What you will do:
Word for word, restate every line of the material.

Raw data:
# # # # # # #
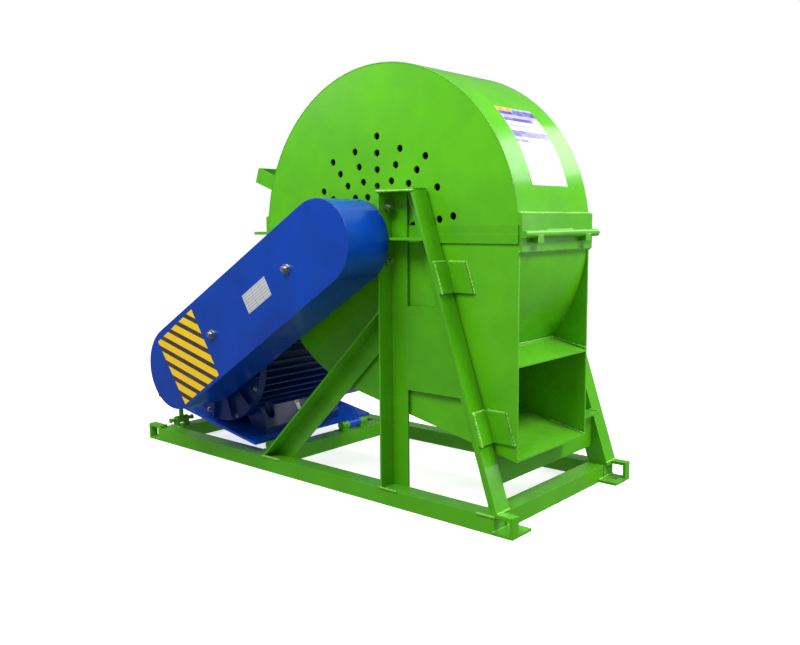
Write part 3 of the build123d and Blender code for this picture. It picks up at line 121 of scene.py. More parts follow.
# Alkyd enamel, sprayed on welded steel: a glossy skin with orange peel, slightly thinner and paler on edges,
# and a pale veil on what faces up that is partly dust and partly a painted sheen of light on the tops. Real orange
# peel is 1 to 2 mm across: it is drawn 5 mm so that it shows.
# peel and sheet are the size and height of the bumps in mm; round is the radius of a cut edge under its paint.
enamelLooks = {
    "greenEnamel": {"coat": "#54b012", "deep": "#4aa20e", "edge": "#7fcf44", "dustAndTopSheen": "#94bc74", "gloss": 0.24,
                    "peel": (5.0, 0.05), "sheet": (170.0, 0.9), "round": 1.2},
    "greenSheetEnamel": {"coat": "#5ab814", "deep": "#50aa10", "edge": "#7fcf44", "dustAndTopSheen": "#94bc74", "gloss": 0.22,
                         "peel": (5.0, 0.04), "sheet": (260.0, 1.6), "round": 1.0},
    # weld beads: paler and glossier than the frame green; the paler coat is a painted highlight on the bead ridges
    "weldPaintedHighlightEnamel": {"coat": "#84cd4c", "deep": "#5cb422", "edge": "#a4dc7a", "dustAndTopSheen": "#94bc74", "gloss": 0.12,
                   "peel": (3.0, 0.05), "sheet": (20.0, 0.2), "round": 0.6},
    # motor plate: a brighter copy of the guard blue; the extra brightness is painted light for the plate's lit,
    # reflecting top
    "bluePlatePaintedLightEnamel": {"coat": "#0052d8", "deep": "#0046bc", "edge": "#3f78d2", "dustAndTopSheen": "#4f6f9e", "gloss": 0.18,
                        "peel": (5.0, 0.035), "sheet": (200.0, 1.0), "round": 1.0},
    "blueEnamel": {"coat": "#003fa8", "deep": "#003694", "edge": "#2a62c4", "dustAndTopSheen": "#3f5f92", "gloss": 0.2,
                   "peel": (5.0, 0.035), "sheet": (240.0, 1.2), "round": 3.0},
    "greenCastEnamel": {"coat": "#56ad1a", "deep": "#459212", "edge": "#7cc445", "dustAndTopSheen": "#98b87c", "gloss": 0.34,
                        "peel": (4.0, 0.35), "sheet": (60.0, 0.5), "round": 2.0},
    "blueCastEnamel": {"coat": "#023487", "deep": "#012562", "edge": "#2a5cb0", "dustAndTopSheen": "#2f4a78", "gloss": 0.27,
                       "peel": (4.0, 0.3), "sheet": (60.0, 0.4), "round": 2.0},
}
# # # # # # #
The result:
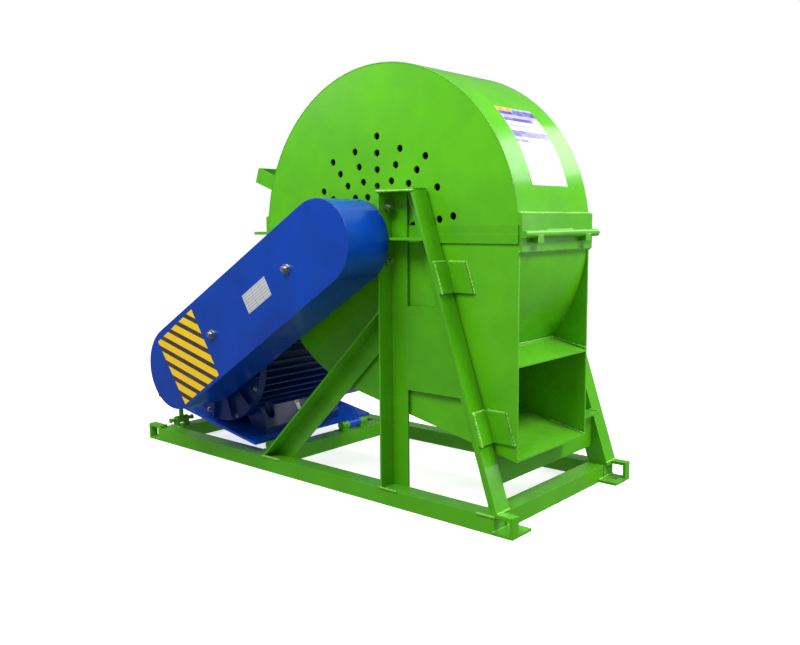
Write part 3 of the build123d and Blender code for this picture. It picks up at line 121 of scene.py. More parts follow.
# Alkyd enamel, sprayed on welded steel: a glossy skin with orange peel, slightly thinner and paler on edges,
# and a pale veil on what faces up that is partly dust and partly a painted sheen of light on the tops. Real orange
# peel is 1 to 2 mm across: it is drawn 5 mm so that it shows.
# peel and sheet are the size and height of the bumps in mm; round is the radius of a cut edge under its paint.
enamelLooks = {
    "greenEnamel": {"coat": "#54b012", "deep": "#4aa20e", "edge": "#7fcf44", "dustAndTopSheen": "#94bc74", "gloss": 0.24,
                    "peel": (5.0, 0.05), "sheet": (170.0, 0.9), "round": 1.2},
    "greenSheetEnamel": {"coat": "#5ab814", "deep": "#50aa10", "edge": "#7fcf44", "dustAndTopSheen": "#94bc74", "gloss": 0.22,
                         "peel": (5.0, 0.04), "sheet": (260.0, 1.6), "round": 1.0},
    # weld beads: paler and glossier than the frame green; the paler coat is a painted highlight on the bead ridges
    "weldPaintedHighlightEnamel": {"coat": "#84cd4c", "deep": "#5cb422", "edge": "#a4dc7a", "dustAndTopSheen": "#94bc74", "gloss": 0.12,
                   "peel": (3.0, 0.05), "sheet": (20.0, 0.2), "round": 0.6},
    # motor plate: a brighter copy of the guard blue; the extra brightness is painted light for the plate's lit,
    # reflecting top
    "bluePlatePaintedLightEnamel": {"coat": "#0052d8", "deep": "#0046bc", "edge": "#3f78d2", "dustAndTopSheen": "#4f6f9e", "gloss": 0.18,
                        "peel": (5.0, 0.035), "sheet": (200.0, 1.0), "round": 1.0},
    "blueEnamel": {"coat": "#003fa8", "deep": "#003694", "edge": "#2a62c4", "dustAndTopSheen": "#3f5f92", "gloss": 0.2,
                   "peel": (5.0, 0.035), "sheet": (240.0, 1.2), "round": 3.0},
    "greenCastEnamel": {"coat": "#56ad1a", "deep": "#459212", "edge": "#7cc445", "dustAndTopSheen": "#98b87c", "gloss": 0.34,
                        "peel": (4.0, 0.35), "sheet": (60.0, 0.5), "round": 2.0},
    "blueCastEnamel": {"coat": "#023487", "deep": "#012562", "edge": "#2a5cb0", "dustAndTopSheen": "#2f4a78", "gloss": 0.27,
                       "peel": (4.0, 0.3), "sheet": (60.0, 0.4), "round": 2.0},
}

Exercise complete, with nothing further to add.